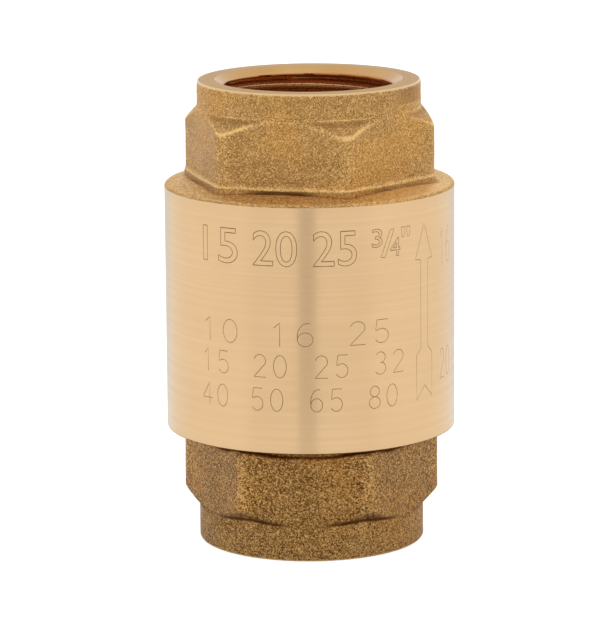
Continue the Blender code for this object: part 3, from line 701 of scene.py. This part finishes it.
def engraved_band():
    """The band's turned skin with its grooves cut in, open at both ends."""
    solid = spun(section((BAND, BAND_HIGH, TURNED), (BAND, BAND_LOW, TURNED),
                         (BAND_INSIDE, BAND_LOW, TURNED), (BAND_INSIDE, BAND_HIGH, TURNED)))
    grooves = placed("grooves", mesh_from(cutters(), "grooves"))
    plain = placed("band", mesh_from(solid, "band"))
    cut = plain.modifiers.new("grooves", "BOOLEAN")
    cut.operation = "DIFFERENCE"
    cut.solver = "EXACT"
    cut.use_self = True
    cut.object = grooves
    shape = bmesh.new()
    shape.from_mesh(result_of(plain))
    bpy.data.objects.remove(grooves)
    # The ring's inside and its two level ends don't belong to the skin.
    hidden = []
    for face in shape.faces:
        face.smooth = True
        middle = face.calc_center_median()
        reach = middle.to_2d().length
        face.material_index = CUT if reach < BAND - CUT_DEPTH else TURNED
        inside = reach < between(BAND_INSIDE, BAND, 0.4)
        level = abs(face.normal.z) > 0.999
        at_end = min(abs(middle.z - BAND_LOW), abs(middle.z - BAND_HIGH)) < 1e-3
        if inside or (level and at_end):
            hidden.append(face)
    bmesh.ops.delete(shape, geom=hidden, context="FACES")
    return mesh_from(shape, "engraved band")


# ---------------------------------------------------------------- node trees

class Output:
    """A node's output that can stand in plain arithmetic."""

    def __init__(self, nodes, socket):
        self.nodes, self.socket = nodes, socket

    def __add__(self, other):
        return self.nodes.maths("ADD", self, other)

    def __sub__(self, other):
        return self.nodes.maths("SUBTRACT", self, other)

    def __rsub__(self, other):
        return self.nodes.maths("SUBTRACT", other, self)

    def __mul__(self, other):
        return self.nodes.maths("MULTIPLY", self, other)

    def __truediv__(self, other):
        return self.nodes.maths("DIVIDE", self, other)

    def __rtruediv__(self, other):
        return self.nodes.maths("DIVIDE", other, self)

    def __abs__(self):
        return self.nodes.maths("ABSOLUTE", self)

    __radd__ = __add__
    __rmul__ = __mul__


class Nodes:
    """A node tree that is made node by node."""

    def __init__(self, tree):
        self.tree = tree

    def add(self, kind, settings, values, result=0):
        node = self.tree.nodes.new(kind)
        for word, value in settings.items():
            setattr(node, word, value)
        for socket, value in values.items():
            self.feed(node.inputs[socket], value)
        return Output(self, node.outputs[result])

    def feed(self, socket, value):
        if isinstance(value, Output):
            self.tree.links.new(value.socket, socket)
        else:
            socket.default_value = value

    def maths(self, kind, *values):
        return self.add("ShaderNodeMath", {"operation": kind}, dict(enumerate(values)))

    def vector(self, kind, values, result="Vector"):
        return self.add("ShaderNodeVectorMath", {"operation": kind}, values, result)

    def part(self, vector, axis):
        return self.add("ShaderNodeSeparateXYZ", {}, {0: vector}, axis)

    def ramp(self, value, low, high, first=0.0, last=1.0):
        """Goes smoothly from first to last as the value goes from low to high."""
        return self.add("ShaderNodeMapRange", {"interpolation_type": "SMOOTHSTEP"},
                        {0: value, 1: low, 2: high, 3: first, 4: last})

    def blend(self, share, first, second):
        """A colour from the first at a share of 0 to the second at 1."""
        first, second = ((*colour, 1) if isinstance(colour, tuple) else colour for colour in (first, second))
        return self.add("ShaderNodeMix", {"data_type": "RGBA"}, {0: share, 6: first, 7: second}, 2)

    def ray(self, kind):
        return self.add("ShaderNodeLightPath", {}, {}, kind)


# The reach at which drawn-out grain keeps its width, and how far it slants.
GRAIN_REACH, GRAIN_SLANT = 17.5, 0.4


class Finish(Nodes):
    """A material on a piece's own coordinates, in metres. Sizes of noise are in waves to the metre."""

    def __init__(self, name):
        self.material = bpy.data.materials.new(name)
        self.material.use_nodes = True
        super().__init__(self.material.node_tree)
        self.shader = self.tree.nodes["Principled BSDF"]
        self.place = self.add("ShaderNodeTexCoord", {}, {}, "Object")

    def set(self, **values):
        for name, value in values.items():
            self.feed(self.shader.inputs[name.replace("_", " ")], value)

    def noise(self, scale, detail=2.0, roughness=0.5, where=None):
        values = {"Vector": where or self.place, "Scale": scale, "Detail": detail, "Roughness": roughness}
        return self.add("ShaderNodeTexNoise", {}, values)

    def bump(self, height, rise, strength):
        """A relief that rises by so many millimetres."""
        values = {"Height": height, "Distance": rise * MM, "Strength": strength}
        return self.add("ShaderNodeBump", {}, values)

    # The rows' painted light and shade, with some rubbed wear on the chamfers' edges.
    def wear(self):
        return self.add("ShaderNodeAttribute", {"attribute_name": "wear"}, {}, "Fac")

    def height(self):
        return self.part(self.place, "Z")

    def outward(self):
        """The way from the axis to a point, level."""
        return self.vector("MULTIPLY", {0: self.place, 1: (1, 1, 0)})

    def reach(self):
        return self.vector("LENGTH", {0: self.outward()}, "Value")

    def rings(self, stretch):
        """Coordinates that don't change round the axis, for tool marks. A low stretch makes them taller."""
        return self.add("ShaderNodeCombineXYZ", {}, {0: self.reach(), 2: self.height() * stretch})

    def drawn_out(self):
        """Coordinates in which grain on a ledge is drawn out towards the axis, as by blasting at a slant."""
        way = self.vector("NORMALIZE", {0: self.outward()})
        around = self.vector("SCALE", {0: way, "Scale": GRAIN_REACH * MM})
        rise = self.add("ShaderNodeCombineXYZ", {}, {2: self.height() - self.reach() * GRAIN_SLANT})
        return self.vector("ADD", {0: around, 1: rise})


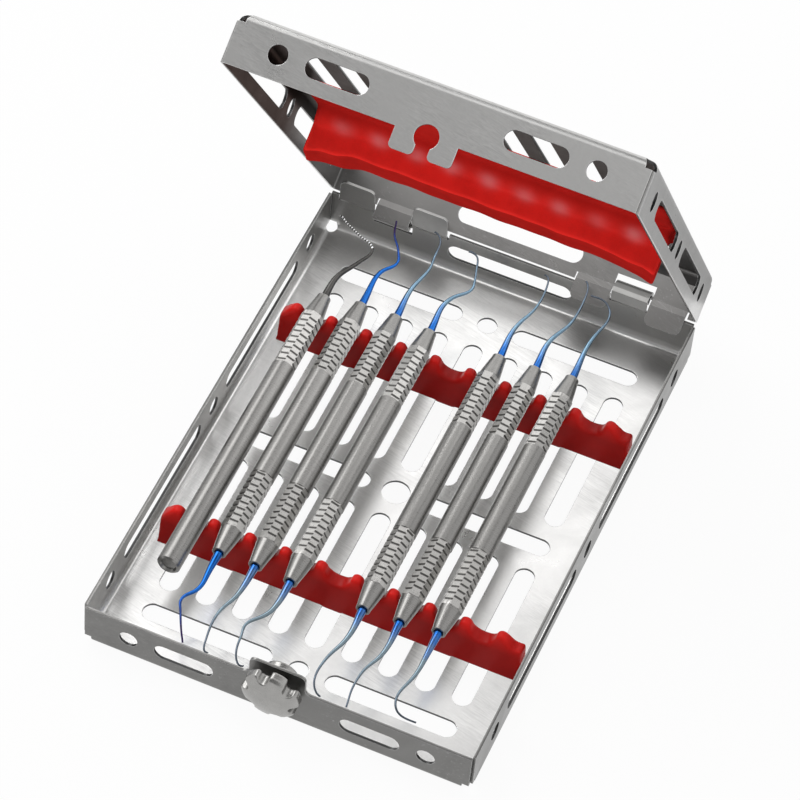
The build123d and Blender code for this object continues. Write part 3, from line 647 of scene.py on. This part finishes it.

□ □ □

**GOAL:** Print back all the lines verbatim.

**PROBLEM SOLUTION:**
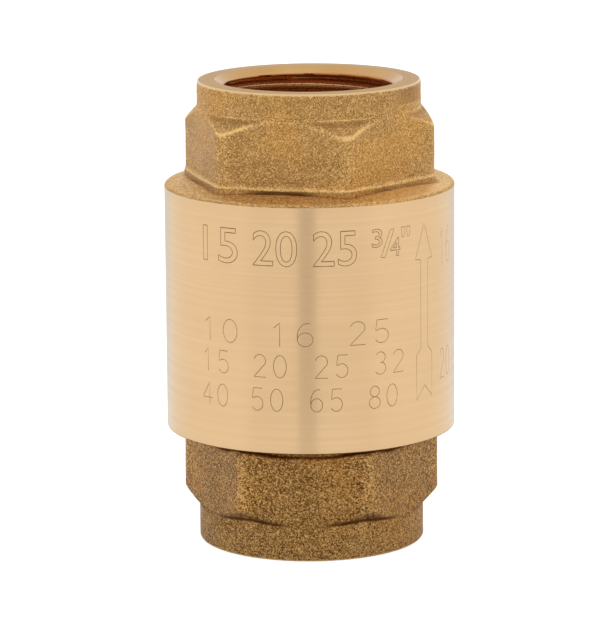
Continue the Blender code for this object: part 3, from line 701 of scene.py. This part finishes it.
def engraved_band():
    """The band's turned skin with its grooves cut in, open at both ends."""
    solid = spun(section((BAND, BAND_HIGH, TURNED), (BAND, BAND_LOW, TURNED),
                         (BAND_INSIDE, BAND_LOW, TURNED), (BAND_INSIDE, BAND_HIGH, TURNED)))
    grooves = placed("grooves", mesh_from(cutters(), "grooves"))
    plain = placed("band", mesh_from(solid, "band"))
    cut = plain.modifiers.new("grooves", "BOOLEAN")
    cut.operation = "DIFFERENCE"
    cut.solver = "EXACT"
    cut.use_self = True
    cut.object = grooves
    shape = bmesh.new()
    shape.from_mesh(result_of(plain))
    bpy.data.objects.remove(grooves)
    # The ring's inside and its two level ends don't belong to the skin.
    hidden = []
    for face in shape.faces:
        face.smooth = True
        middle = face.calc_center_median()
        reach = middle.to_2d().length
        face.material_index = CUT if reach < BAND - CUT_DEPTH else TURNED
        inside = reach < between(BAND_INSIDE, BAND, 0.4)
        level = abs(face.normal.z) > 0.999
        at_end = min(abs(middle.z - BAND_LOW), abs(middle.z - BAND_HIGH)) < 1e-3
        if inside or (level and at_end):
            hidden.append(face)
    bmesh.ops.delete(shape, geom=hidden, context="FACES")
    return mesh_from(shape, "engraved band")


# ---------------------------------------------------------------- node trees

class Output:
    """A node's output that can stand in plain arithmetic."""

    def __init__(self, nodes, socket):
        self.nodes, self.socket = nodes, socket

    def __add__(self, other):
        return self.nodes.maths("ADD", self, other)

    def __sub__(self, other):
        return self.nodes.maths("SUBTRACT", self, other)

    def __rsub__(self, other):
        return self.nodes.maths("SUBTRACT", other, self)

    def __mul__(self, other):
        return self.nodes.maths("MULTIPLY", self, other)

    def __truediv__(self, other):
        return self.nodes.maths("DIVIDE", self, other)

    def __rtruediv__(self, other):
        return self.nodes.maths("DIVIDE", other, self)

    def __abs__(self):
        return self.nodes.maths("ABSOLUTE", self)

    __radd__ = __add__
    __rmul__ = __mul__


class Nodes:
    """A node tree that is made node by node."""

    def __init__(self, tree):
        self.tree = tree

    def add(self, kind, settings, values, result=0):
        node = self.tree.nodes.new(kind)
        for word, value in settings.items():
            setattr(node, word, value)
        for socket, value in values.items():
            self.feed(node.inputs[socket], value)
        return Output(self, node.outputs[result])

    def feed(self, socket, value):
        if isinstance(value, Output):
            self.tree.links.new(value.socket, socket)
        else:
            socket.default_value = value

    def maths(self, kind, *values):
        return self.add("ShaderNodeMath", {"operation": kind}, dict(enumerate(values)))

    def vector(self, kind, values, result="Vector"):
        return self.add("ShaderNodeVectorMath", {"operation": kind}, values, result)

    def part(self, vector, axis):
        return self.add("ShaderNodeSeparateXYZ", {}, {0: vector}, axis)

    def ramp(self, value, low, high, first=0.0, last=1.0):
        """Goes smoothly from first to last as the value goes from low to high."""
        return self.add("ShaderNodeMapRange", {"interpolation_type": "SMOOTHSTEP"},
                        {0: value, 1: low, 2: high, 3: first, 4: last})

    def blend(self, share, first, second):
        """A colour from the first at a share of 0 to the second at 1."""
        first, second = ((*colour, 1) if isinstance(colour, tuple) else colour for colour in (first, second))
        return self.add("ShaderNodeMix", {"data_type": "RGBA"}, {0: share, 6: first, 7: second}, 2)

    def ray(self, kind):
        return self.add("ShaderNodeLightPath", {}, {}, kind)


# The reach at which drawn-out grain keeps its width, and how far it slants.
GRAIN_REACH, GRAIN_SLANT = 17.5, 0.4


class Finish(Nodes):
    """A material on a piece's own coordinates, in metres. Sizes of noise are in waves to the metre."""

    def __init__(self, name):
        self.material = bpy.data.materials.new(name)
        self.material.use_nodes = True
        super().__init__(self.material.node_tree)
        self.shader = self.tree.nodes["Principled BSDF"]
        self.place = self.add("ShaderNodeTexCoord", {}, {}, "Object")

    def set(self, **values):
        for name, value in values.items():
            self.feed(self.shader.inputs[name.replace("_", " ")], value)

    def noise(self, scale, detail=2.0, roughness=0.5, where=None):
        values = {"Vector": where or self.place, "Scale": scale, "Detail": detail, "Roughness": roughness}
        return self.add("ShaderNodeTexNoise", {}, values)

    def bump(self, height, rise, strength):
        """A relief that rises by so many millimetres."""
        values = {"Height": height, "Distance": rise * MM, "Strength": strength}
        return self.add("ShaderNodeBump", {}, values)

    # The rows' painted light and shade, with some rubbed wear on the chamfers' edges.
    def wear(self):
        return self.add("ShaderNodeAttribute", {"attribute_name": "wear"}, {}, "Fac")

    def height(self):
        return self.part(self.place, "Z")

    def outward(self):
        """The way from the axis to a point, level."""
        return self.vector("MULTIPLY", {0: self.place, 1: (1, 1, 0)})

    def reach(self):
        return self.vector("LENGTH", {0: self.outward()}, "Value")

    def rings(self, stretch):
        """Coordinates that don't change round the axis, for tool marks. A low stretch makes them taller."""
        return self.add("ShaderNodeCombineXYZ", {}, {0: self.reach(), 2: self.height() * stretch})

    def drawn_out(self):
        """Coordinates in which grain on a ledge is drawn out towards the axis, as by blasting at a slant."""
        way = self.vector("NORMALIZE", {0: self.outward()})
        around = self.vector("SCALE", {0: way, "Scale": GRAIN_REACH * MM})
        rise = self.add("ShaderNodeCombineXYZ", {}, {2: self.height() - self.reach() * GRAIN_SLANT})
        return self.vector("ADD", {0: around, 1: rise})


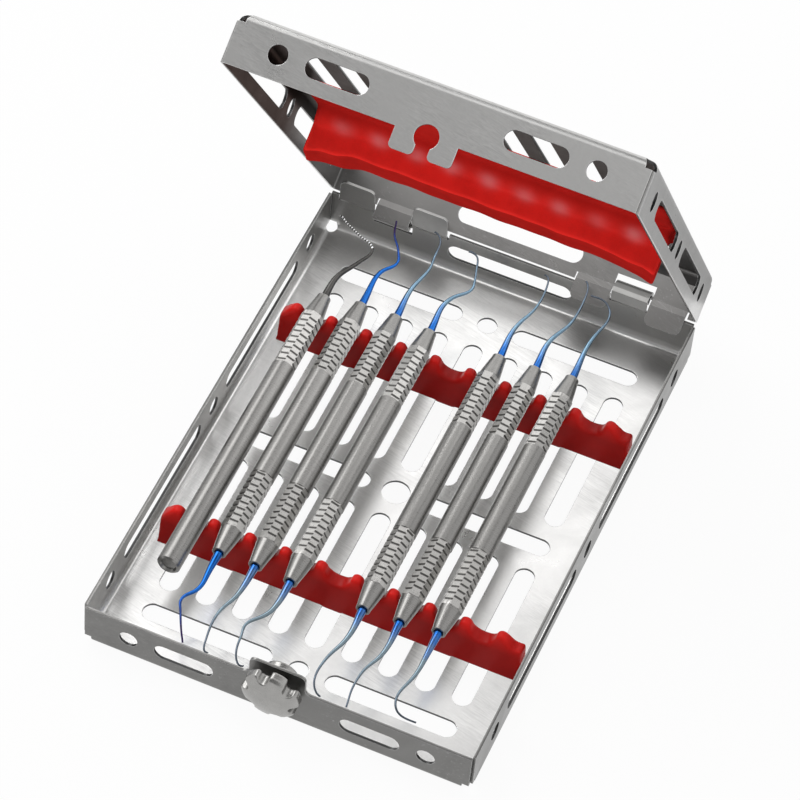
The build123d and Blender code for this object continues. Write part 3, from line 647 of scene.py on. This part finishes it.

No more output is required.